Quotery
Quote #138007

Every man is the architect of his own fortune.

Sallust

About This Quote

The saying is commonly attributed to the Roman historian Sallust as a moralizing maxim about personal agency and responsibility. In Sallust’s surviving works (notably the monographs on Catiline and Jugurtha and the fragments of his Histories), he frequently contrasts virtus (energy, character, excellence) with fortuna (luck) in explaining political success and failure in the late Roman Republic. The English form “Every man is the architect of his own fortune” appears to be a later rendering of a Latin sententia circulating in Roman moral discourse rather than a securely locatable line in Sallust’s extant text. It is often cited in modern collections without a precise ancient citation.

Interpretation

The aphorism asserts that a person’s fate is not merely bestowed by chance or external powers but is shaped—like a building—through deliberate design and sustained labor. “Architect” implies planning, skill, and responsibility: one’s choices, habits, and character construct the conditions for success or failure. Read in a Roman ethical key, it elevates virtus over fortuna, suggesting that while luck exists, it is secondary to disciplined action and moral strength.
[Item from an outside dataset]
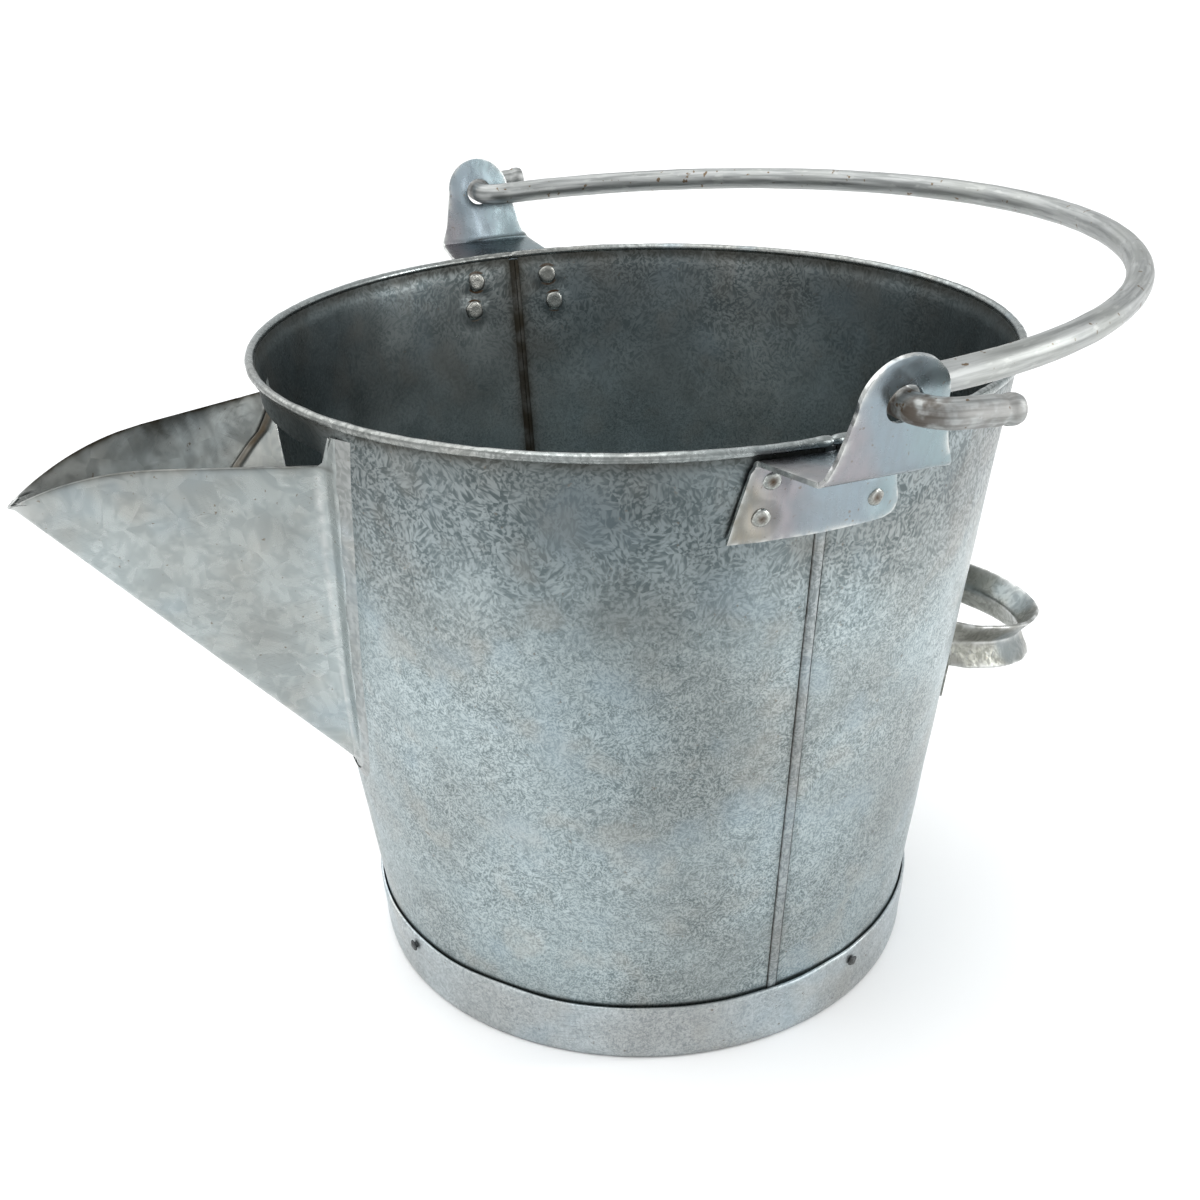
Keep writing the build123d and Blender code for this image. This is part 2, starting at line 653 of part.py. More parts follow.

The quote’s enduring appeal lies in its concise endorsement of self-determination, though it can also be read as an admonition against blaming circumstances for outcomes that may be influenced by one’s conduct.

Variations

Commonly encountered variants include: “Every man is the architect of his own fate.”; “Each man is the maker of his own fortune.”; and the Latin form often cited as “Faber est suae quisque fortunae.”